## Begin COLLECTED DATA

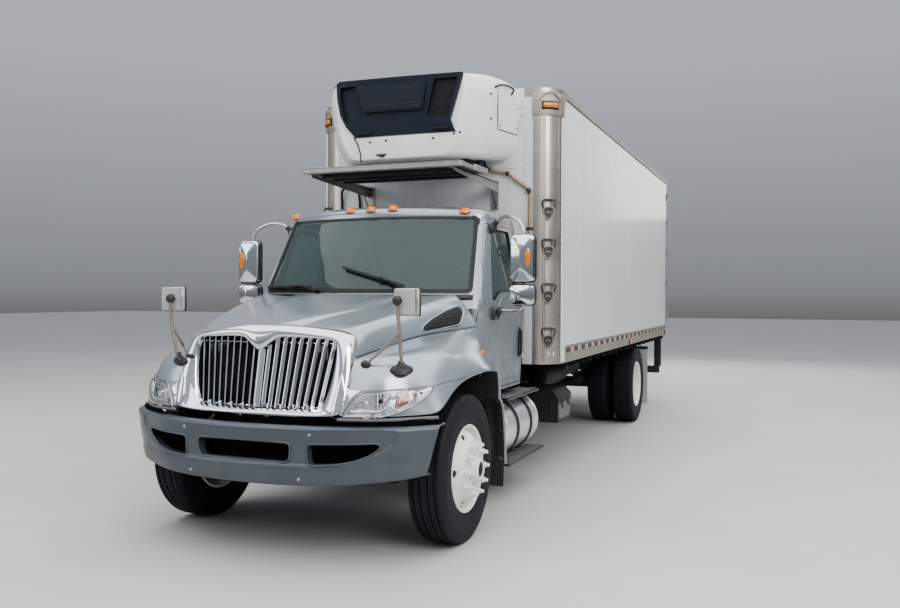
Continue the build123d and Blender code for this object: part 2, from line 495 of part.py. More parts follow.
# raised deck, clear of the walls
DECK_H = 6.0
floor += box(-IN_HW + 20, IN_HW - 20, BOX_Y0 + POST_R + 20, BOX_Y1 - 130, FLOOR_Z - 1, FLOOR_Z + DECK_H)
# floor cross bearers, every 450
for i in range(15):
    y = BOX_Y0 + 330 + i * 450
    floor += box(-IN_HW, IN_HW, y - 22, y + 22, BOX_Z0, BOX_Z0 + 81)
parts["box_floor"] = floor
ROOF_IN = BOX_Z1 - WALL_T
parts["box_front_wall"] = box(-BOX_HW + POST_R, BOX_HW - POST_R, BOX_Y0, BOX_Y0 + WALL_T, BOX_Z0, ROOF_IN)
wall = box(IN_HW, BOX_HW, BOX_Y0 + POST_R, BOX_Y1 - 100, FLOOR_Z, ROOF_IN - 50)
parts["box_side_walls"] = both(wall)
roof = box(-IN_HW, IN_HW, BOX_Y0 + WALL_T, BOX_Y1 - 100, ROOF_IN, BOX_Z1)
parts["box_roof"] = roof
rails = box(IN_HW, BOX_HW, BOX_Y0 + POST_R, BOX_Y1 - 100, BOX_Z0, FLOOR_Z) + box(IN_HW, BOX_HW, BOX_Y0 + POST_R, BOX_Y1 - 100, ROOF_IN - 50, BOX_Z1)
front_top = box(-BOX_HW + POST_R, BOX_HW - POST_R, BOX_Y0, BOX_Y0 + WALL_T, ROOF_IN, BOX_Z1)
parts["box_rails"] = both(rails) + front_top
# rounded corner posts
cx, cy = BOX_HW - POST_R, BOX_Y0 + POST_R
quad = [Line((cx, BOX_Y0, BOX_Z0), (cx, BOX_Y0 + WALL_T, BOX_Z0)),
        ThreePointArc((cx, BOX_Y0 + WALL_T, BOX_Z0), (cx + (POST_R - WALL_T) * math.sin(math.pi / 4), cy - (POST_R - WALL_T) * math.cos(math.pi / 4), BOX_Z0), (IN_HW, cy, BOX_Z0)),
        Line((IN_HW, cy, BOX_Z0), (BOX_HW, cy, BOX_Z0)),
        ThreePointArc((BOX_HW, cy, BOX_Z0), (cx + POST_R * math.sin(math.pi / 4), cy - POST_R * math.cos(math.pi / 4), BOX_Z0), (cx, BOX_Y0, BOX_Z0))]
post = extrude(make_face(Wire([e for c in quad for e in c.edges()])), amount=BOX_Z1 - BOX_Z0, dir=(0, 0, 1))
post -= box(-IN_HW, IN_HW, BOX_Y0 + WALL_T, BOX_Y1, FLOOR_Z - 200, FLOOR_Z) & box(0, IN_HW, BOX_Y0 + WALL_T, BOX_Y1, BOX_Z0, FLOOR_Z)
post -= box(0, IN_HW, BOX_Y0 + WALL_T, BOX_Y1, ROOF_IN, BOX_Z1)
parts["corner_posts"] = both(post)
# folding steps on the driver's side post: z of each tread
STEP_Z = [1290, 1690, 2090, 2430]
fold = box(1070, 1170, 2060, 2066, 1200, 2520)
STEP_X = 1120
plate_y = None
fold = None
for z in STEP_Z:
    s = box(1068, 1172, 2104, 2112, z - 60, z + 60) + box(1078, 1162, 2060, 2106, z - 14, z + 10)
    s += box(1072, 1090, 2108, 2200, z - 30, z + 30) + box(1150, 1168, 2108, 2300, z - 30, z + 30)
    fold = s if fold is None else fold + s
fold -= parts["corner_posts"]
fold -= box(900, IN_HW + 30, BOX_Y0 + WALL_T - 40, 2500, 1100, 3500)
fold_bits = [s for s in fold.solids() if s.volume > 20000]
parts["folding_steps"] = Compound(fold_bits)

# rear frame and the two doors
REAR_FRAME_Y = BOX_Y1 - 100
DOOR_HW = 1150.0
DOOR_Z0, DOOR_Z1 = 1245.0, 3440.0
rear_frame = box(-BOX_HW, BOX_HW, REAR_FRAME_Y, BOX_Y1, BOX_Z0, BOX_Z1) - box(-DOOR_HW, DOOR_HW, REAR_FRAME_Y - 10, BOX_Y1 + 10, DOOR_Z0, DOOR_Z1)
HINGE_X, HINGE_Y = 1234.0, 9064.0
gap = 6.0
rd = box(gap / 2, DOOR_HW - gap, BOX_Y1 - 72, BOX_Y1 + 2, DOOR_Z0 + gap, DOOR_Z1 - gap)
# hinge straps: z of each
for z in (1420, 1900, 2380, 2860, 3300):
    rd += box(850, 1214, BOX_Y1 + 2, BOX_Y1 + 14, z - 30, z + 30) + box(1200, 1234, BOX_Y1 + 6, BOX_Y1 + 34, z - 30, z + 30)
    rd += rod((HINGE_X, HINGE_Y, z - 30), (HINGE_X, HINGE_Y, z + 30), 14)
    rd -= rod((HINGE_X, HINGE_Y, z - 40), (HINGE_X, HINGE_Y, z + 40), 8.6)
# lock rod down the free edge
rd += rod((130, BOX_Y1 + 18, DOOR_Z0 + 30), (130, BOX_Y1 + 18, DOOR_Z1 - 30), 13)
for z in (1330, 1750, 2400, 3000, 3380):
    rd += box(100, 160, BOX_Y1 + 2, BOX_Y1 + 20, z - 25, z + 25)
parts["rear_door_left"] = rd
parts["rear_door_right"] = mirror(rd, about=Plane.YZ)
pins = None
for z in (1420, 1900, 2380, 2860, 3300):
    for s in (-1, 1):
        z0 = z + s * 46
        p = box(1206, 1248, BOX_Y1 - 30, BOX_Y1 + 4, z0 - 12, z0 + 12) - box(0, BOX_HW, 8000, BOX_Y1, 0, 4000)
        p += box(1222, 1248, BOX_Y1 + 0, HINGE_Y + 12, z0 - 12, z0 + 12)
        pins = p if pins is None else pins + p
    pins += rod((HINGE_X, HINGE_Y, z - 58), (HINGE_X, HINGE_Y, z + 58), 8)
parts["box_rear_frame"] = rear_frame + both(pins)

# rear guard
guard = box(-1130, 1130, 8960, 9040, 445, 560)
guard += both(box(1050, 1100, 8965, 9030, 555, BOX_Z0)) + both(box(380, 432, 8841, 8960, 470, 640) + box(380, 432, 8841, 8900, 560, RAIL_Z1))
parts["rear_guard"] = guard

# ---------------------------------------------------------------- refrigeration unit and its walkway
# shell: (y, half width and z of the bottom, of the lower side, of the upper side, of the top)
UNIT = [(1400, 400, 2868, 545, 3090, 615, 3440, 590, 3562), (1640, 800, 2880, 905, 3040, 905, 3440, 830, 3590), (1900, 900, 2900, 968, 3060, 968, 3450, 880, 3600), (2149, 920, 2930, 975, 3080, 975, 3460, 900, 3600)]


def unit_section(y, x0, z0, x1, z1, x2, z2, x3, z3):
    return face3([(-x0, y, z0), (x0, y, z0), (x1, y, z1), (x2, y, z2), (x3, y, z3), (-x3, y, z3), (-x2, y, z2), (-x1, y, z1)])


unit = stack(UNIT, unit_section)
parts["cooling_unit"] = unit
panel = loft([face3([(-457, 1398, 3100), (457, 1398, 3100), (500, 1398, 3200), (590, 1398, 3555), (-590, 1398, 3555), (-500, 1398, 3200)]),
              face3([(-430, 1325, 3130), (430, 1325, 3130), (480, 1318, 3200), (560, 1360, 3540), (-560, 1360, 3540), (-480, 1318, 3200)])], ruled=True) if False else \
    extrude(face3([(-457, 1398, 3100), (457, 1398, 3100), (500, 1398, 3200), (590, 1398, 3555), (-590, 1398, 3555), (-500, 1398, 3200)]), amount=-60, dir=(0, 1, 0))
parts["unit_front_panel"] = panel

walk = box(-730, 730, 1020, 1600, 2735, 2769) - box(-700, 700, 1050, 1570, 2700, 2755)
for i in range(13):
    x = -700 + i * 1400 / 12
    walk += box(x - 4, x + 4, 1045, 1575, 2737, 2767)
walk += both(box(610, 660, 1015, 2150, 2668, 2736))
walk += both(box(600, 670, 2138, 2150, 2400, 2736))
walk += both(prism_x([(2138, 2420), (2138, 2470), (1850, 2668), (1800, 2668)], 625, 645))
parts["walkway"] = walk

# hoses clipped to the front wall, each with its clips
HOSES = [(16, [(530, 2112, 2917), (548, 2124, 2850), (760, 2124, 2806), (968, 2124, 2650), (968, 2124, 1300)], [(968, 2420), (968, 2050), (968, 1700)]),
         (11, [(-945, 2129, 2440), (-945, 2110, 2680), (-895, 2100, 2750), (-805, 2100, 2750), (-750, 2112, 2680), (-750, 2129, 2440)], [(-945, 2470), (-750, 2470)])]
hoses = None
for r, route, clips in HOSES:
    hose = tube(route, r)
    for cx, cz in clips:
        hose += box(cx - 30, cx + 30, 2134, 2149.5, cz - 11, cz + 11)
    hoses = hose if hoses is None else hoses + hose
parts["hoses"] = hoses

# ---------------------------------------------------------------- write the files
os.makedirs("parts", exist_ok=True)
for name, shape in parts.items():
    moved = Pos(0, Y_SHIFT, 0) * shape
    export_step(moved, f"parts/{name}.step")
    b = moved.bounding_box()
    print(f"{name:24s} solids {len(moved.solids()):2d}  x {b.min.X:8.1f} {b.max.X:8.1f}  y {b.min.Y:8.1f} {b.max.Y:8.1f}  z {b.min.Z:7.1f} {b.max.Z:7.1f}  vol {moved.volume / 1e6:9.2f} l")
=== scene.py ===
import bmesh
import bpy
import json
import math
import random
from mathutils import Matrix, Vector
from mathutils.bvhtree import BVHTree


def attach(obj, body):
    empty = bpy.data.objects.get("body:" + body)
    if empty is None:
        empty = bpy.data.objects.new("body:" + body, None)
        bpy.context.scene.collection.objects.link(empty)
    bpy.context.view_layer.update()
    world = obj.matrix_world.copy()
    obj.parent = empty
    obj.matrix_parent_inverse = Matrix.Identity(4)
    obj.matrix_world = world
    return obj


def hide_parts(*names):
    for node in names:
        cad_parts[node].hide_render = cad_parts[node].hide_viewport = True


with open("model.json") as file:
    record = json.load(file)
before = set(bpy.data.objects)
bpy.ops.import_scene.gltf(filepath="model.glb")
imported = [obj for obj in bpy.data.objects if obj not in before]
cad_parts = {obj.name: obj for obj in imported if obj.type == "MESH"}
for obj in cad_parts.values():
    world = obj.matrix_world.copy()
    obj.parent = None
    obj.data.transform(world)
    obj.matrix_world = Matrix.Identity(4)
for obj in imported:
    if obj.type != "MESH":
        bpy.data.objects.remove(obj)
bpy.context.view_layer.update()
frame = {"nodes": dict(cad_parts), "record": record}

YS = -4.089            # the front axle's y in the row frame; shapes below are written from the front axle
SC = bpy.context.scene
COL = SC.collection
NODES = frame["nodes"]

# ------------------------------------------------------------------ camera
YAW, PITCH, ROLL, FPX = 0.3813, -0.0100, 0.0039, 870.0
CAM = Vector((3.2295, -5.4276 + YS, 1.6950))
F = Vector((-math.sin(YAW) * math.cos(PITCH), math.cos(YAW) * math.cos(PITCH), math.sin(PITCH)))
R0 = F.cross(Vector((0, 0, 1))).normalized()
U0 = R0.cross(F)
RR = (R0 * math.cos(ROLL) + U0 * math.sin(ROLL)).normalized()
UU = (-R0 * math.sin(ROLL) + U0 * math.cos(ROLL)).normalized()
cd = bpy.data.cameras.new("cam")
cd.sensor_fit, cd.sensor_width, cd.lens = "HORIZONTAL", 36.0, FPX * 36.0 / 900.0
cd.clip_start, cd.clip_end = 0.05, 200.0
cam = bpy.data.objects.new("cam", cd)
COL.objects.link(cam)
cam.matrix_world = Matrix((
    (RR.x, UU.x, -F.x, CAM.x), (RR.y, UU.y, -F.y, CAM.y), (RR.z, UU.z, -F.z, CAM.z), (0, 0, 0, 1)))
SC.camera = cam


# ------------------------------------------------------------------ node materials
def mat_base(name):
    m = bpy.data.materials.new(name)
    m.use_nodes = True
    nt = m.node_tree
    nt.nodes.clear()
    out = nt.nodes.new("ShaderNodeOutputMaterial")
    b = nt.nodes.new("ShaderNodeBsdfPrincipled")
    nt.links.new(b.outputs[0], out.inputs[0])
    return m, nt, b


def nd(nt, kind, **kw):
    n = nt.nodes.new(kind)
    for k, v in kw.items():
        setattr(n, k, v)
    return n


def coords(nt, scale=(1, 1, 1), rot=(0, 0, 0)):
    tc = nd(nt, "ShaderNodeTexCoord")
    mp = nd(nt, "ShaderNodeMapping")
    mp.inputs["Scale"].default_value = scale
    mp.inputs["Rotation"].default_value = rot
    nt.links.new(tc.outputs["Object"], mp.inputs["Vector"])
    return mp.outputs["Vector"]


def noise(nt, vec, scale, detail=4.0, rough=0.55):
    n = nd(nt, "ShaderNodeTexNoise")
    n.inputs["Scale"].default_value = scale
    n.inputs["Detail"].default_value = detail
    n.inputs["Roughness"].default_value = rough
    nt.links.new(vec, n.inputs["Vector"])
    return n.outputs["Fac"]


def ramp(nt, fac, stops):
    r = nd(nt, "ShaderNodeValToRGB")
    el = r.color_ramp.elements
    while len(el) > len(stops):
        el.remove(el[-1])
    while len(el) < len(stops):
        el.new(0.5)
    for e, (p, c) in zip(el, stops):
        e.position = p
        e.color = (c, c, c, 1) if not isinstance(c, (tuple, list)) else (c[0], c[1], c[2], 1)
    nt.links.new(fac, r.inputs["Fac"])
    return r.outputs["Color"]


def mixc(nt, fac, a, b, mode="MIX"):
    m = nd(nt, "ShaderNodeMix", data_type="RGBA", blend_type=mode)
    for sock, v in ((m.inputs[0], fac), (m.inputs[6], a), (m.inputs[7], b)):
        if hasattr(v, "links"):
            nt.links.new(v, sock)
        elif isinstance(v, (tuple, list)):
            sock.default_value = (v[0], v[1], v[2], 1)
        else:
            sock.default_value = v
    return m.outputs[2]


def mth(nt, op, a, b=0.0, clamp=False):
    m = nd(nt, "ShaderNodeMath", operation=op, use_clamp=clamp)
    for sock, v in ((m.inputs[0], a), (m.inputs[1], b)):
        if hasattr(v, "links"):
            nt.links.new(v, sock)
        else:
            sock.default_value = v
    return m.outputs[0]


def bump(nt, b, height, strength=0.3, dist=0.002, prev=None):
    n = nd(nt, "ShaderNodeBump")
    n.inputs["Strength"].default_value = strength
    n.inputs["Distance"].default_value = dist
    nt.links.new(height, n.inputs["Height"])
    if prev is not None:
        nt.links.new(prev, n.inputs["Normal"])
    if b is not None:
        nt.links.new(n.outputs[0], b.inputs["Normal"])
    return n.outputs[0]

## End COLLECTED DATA

--- TO BE DONE ---
Pick out every line above that holds the word "imported" and copy it.

--- RESPONSE ---
imported = [obj for obj in bpy.data.objects if obj not in before]
cad_parts = {obj.name: obj for obj in imported if obj.type == "MESH"}
for obj in imported:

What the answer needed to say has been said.